Ob zu den Menschen, die er verfolgt, eine gewisse Nähe entstehe, fragt Karin Jurschick. Nein, antwortet der Mann, der unerkannt bleibt. Er habe keine Ahnung, wer das ist, wie er heißt und wer seine Familie ist. So könne er seine Mission objektiv durchführen. Ihn persönlich berühre das nicht. Das sei rein professionell.
Von gewissenlosen Technikern ohne moralische Grundsätze, die sich ihre Fähigkeiten innerhalb der Gamer-Community am Joystick erworben haben, sprechen die Kritiker einer solchen Kriegsführung. Die Filmemacherin wirft aber auch einen Blick in die Zukunft.
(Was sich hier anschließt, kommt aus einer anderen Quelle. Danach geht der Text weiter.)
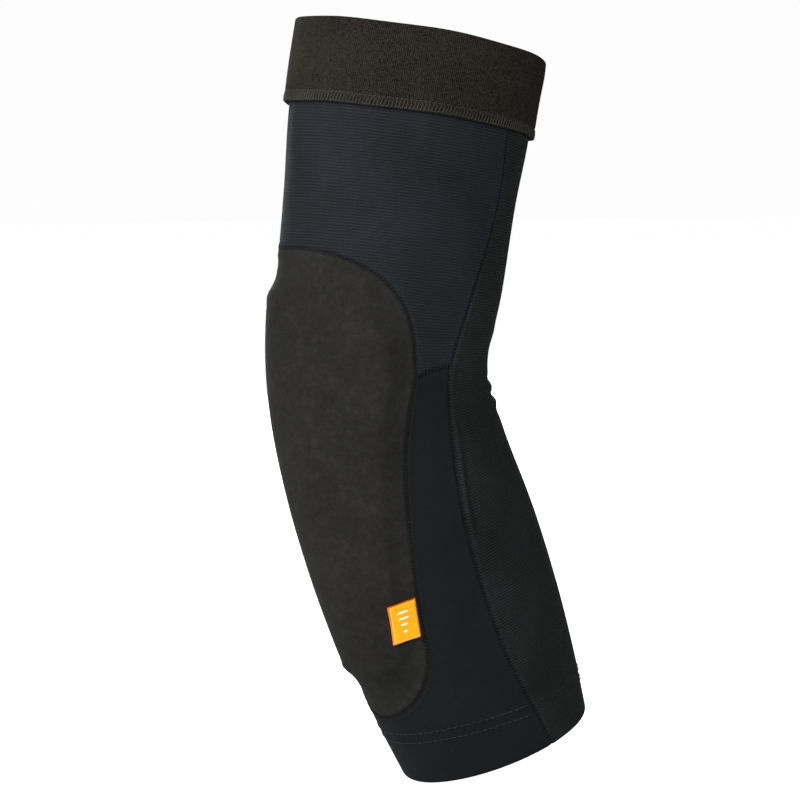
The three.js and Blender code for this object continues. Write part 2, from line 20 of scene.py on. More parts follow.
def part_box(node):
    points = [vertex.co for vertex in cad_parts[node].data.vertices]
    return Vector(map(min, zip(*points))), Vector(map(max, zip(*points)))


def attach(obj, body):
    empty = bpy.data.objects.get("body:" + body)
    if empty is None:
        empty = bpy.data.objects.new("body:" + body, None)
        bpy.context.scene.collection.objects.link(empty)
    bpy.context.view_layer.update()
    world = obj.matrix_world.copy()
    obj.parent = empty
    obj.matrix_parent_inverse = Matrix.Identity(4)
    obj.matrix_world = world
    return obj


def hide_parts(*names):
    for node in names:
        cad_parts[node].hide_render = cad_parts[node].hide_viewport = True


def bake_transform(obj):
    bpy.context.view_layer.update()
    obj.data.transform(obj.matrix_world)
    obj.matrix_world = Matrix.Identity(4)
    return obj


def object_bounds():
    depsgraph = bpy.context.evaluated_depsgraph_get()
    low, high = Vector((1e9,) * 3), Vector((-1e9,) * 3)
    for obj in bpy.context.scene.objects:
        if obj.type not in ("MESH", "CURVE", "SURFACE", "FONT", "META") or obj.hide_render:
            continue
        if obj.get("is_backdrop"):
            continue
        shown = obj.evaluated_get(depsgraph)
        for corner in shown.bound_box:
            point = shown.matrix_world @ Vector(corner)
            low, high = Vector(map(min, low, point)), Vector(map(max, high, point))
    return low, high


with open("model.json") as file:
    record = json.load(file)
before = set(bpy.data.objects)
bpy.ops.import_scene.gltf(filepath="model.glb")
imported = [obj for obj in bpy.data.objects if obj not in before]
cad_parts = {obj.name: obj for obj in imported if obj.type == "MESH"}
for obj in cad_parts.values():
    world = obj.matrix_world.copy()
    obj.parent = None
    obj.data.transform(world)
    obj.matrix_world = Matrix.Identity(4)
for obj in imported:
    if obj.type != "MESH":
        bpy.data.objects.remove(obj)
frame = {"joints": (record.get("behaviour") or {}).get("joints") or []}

Was ist, wenn die Maschinen selbstständig darüber entscheiden, wann, wo und wen sie töten. Dann ist die Waffe wirklich Gott und der Krieg der Maschinen, wie er in den "Terminator"-Filmen ausgetragen wird, Realität geworden. Ein Dokumentarfilm, der nachdenklich macht und ein Gefühl der Beklemmnis hinterlässt.
"Krieg & Spiele": empfehlenswert
"Suicide Squad" von David Ayer
"So ist das also. Wir sind so eine Art Suicide Squad."
Wie altmodisch, noch Superhelden mit Masken gegen das Böse ins Feld ziehen zu lassen, wenn längst Drohnen die Waffen einer post-heroischen Gesellschaft sind. Flugobjekte mit den Namen Reaper oder Predator könnten Superman, Batman und Co. langfristig arbeitslos machen. Aber vielleicht bereitet den Superhelden noch schneller ihr inflationäres Auftreten ein Ende. Es mutet schon fast wie ein Akt der Verzweiflung an, dass Hollywood den integren Helden jetzt ihre sinisteren Ausführungen entgegensetzt.
"Das Blöde ist: Die werden uns für die ganze Sache die Schuld geben. Wir sind die Sündenböcke. Vergesst nicht: Wir sind die Bösen!"
Es ist die "Suicide Squad", ein Selbstmordkommando von Verbrechern, das - ähnlich wie "Das dreckige Dutzend" aus dem gleichnamigen Kriegsfilm von 1967 - im Auftrag der Regierung Gutes tun soll. Bei "Guardians of the Galaxy" oder auch "Deadpool" haben die Antihelden frischen Wind in das erschlaffende Superhelden-Genre gebracht und für jede Menge Spaß gesorgt. "Suicide Squad" dagegen ist nur lautes, sinnentleertes und witzloses Actionkino mit uninteressanten Figuren, deren Masken höchstens für die nächste Halloween-Party taugen.